Tissue engineering and regenerative medicine are both elements in my scientific thriller, THE LIFE AFTER LIFE CONSPIRACY. Though the book is finished, I still to keep up with the new findings in labs --- mainly (to be modest, and honest!) for the satisfaction of seeing ideas I'd predicted coming about in the real world.
In another post here recently, I picked up a Wall Street Journal report on a replacement windpipe grown from the patient's own cells, using a scaffold as a kind of framework for the cells to grow into shape. That is just one instance of tissue engineering breakthroughs using scaffolds and a patient's own cells ("pluripotent stem cells," in the jargon of regenerative medicine).

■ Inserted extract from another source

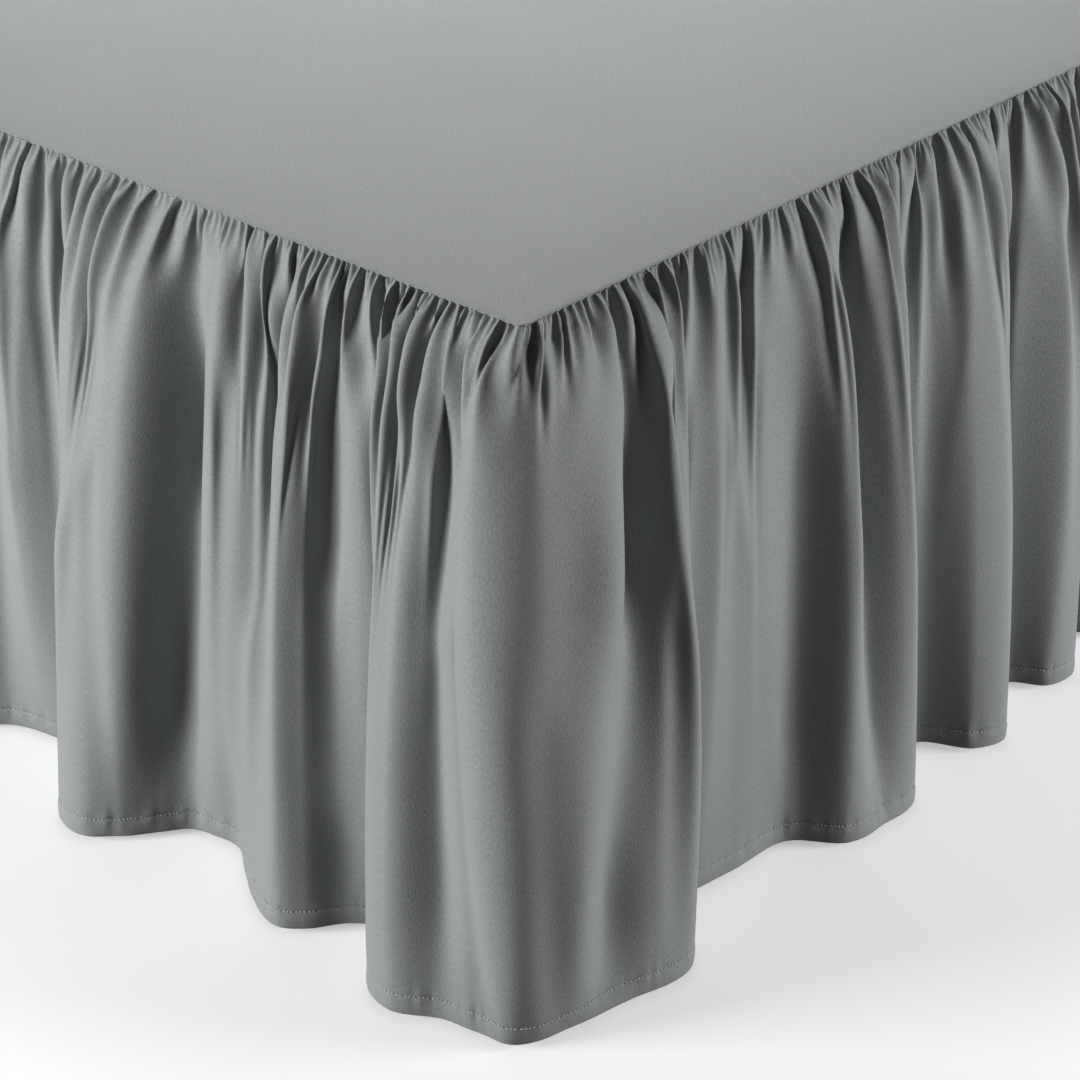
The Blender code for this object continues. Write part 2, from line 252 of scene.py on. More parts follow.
# %% Folds at the corners
CORNER_FOLD_REACH = 0.075
CORNER_FOLD = (
    # along from the corner, mid out, hem out, in mm
    (-75, 14, 20),
    (-45, 43, 62),
    (-15, 36, 55),
    (0, 48, 66),
    (15, 37, 56),
    (45, 45, 64),
)
SHOWN_FOLDS = (
    # seam, mid x, mid y, hem x, hem y, in mm from the corner
    (-449, -455, -16, -458, -24),
    (-425, -430, -36, -432, -58),
    (-394, -392, -22, -397, -32),
    (-355, -364, -27, -362, -21),
    (-338, -346, -14, -342, -19),
    (-315, -324, -22, -318, -42),
    (-292, -303, -43, -302, -71),
    (-272, -282, -44, -272, -76),
    (-247, -262, -36, -258, -63),
    (-231, -241, -18, -243, -43),
    (-215, -224, -14, -231, -29),
    (-199, -204, -24, -216, -25),
    (-180, -186, -19, -199, -24),
    (-161, -167, -28, -177, -38),
    (-146, -153, -24, -157, -51),
    (-132, -131, -42, -126, -58),
    (-121, -121, -34, -116, -50),
    (-109, -110, -18, -101, -30),
    (-97, -95, -19, -90, -22),
    (-85, -82, -16, -79, -19),
    (-76, -72, -28, -67, -38),
    (-69, -64, -43, -58, -61),
    (-56, -49, -45, -36, -68),
    (-40, -26, -34, -8, -54),
    (-28, -10, -41, 12, -51),
    (-19, 5, -47, 30, -49),
    (-4, 30, -37, 40, -35),
    (16, 42, -12, 47, -12),
    (40, 45, 24, 54, 12),
    (62, 33, 52, 58, 32),
    (82, 47, 76, 62, 66),
    (91, 38, 86, 51, 79),
    (100, 18, 97, 28, 91),
    (112, 14, 112, 19, 105),
    (130, 20, 132, 22, 122),
    (152, 17, 153, 26, 148),
    (176, 14, 178, 29, 181),
    (200, 17, 203, 36, 194),
    (218, 39, 226, 60, 213),
    (238, 32, 245, 66, 243),
    (264, 46, 268, 63, 273),
    (278, 32, 283, 41, 287),
    (294, 13, 299, 23, 303),
    (312, 16, 317, 30, 323),
    (334, 38, 343, 60, 341),
    (364, 44, 371, 68, 364),
    (378, 27, 386, 41, 380),
    (392, 13, 398, 24, 397),
    (404, 18, 410, 35, 418),
    (428, 41, 437, 56, 431),
    (448, 43, 455, 61, 452),
    (478, 16, 481, 23, 485),
)
print(len(SHOWN_FOLDS), "lines in the shown folds,", len(CORNER_FOLD), "at the other corner")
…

This week, Mo Costandi in his blog Neurophilosophy, which appears in the British newspaper The Guardian, reports on a different breakthrough: using pluripotent stem cells to grow replacement body parts without the use of a scaffold. That is, using 3 dimensional cultures to (among other things) ". . . to self-organize into functional brain tissue. . ."
"Growing a complete, functioning brain is unfeasible , but there is real potential in growing functional neural tissue . . . for transplantation into the human brain," Mo writes. ("Unfeasible" right now, I respond. But just wait.)
This article can be a bit technical for the layperson, but four short videos embedded in the piece make it make sense.